Facts and Law on Solicitor General’s Side

No, Professor Adler, General Verrilli did not “flub” his “objective proof” that King v. Burwell petitioners’ counsel Michael Carvin made up his claim that “Established by the State” got into the ACA as part of a fictitious “deal” with Senator Ben Nelson.

 

Supporters of the King v.

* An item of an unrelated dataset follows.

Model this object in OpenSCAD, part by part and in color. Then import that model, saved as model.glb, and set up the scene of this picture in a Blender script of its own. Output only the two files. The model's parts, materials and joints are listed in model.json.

Burwell challenge to the availability of ACA tax credits on federally facilitated state exchanges appear concerned by yesterday’s oral argument.  Understandably so, as the main takeaways were that Justice Anthony Kennedy was intensely preoccupied with the incompatibility of petitioners’ argument with “dynamics of federalism,” that Chief Justice John Roberts uncharacteristically declined to grill Solicitor General Donald Verrilli (or his counterpart, petitioners’ counsel, Michael Carvin) on interpretational and federalism issues ordinarily important to him, and that Justices Antonin Scalia and Samuel Alito consistently failed to throw off course Verrilli’s calm, fact-studded presentation.  Regrettably, one post-argument tack the challengers appear to be attempting is to call into question the veracity and, by inference, the integrity of Verrilli’s argument.  In this vein, Jonathan Adler included, in a Volokh Conspiracy post late yesterday spinning the argument petitioners’ way, an assertion that “The SG flubbed the drafting history [of a key ACA provision],” in that, “When the SG turned to explaining the origins of the phrase ‘established by the state’ as it appears in Section 1401 of the Act, he got his facts wrong.” (Italics in original)  

 

In fact, however, Verrilli’s account of the facts in question is perfectly accurate.  As he told the Court, “The language . . .  was not the product of some last-minute deal.”  Rather, the four-word phrase was “the product of the Senate Finance Committee markup,” not something new that popped up during the final stages of the bill’s consideration on the Senate floor.  Professor Adler’s complaint about this – entirely accurate – account is that, during floor debate, a subsection was added to the bill which referenced in similar terms the Senate Finance Committee-originated provision containing the “established by the state” phrase.  Quite obviously, that reference in no way detracts from the accuracy of the Solicitor General’s account, or the fact that, as elaborated in the amici curiae brief supporting the Administration, filed by Constitutional Accountability Center on behalf of members of Congress and state legislators, the language in question  “. . . was included in the bill reported by the Senate Finance Committee on October 19, 2009, . . . and it was at no point [thereafter] a focus of controversy or even attention.”

 

More important, in the exchange with Justice Scalia that Adler here targets, Verrilli indisputably demonstrated, in his words, “objective proof” that petitioners’ counsel, Michael Carvin, has simply invented a transparent fiction with his recurrent claim that the “established by the state” phrase, on which petitioners’ case entirely depends, got into the ACA as part of a “deal” to win Senator Ben Nelson’s vote on the Senate floor.  Professor Adler neglects to mention the Solicitor General’s unanswered – and unanswerable – responses to Justice Scalia’s suggestion that the fictive Nelson deal could be “a plausible explanation . . . as to why [the “established by the state”] provision is [in the bill].”  Verrilli noted the complete absence of any “contemporaneous evidence, none whatsoever, that anybody thought” the ACA’s provisions, giving states the “option to set up their own Exchanges with State-by-State Federal fallbacks rather than a national system,” limited tax credits to exchanges operated by states themselves.  He noted that Senator Nelson himself (in a letter to Senator Robert Casey cited in the CAC legislators’ brief) “has made clear that he had no intention of the kind.”  Finally, Verrilli offered his “objective proof” – that “the provisions in the Act that were negotiated at the end to secure the necessary votes are in Title X of the Act . . . .” Directing the Court to the pages where those amendments are found, the Solicitor General observed that, were the justices to read them, they would find that “Not a single one has anything to do with the statutory language before the Court now.”  Q.E.D.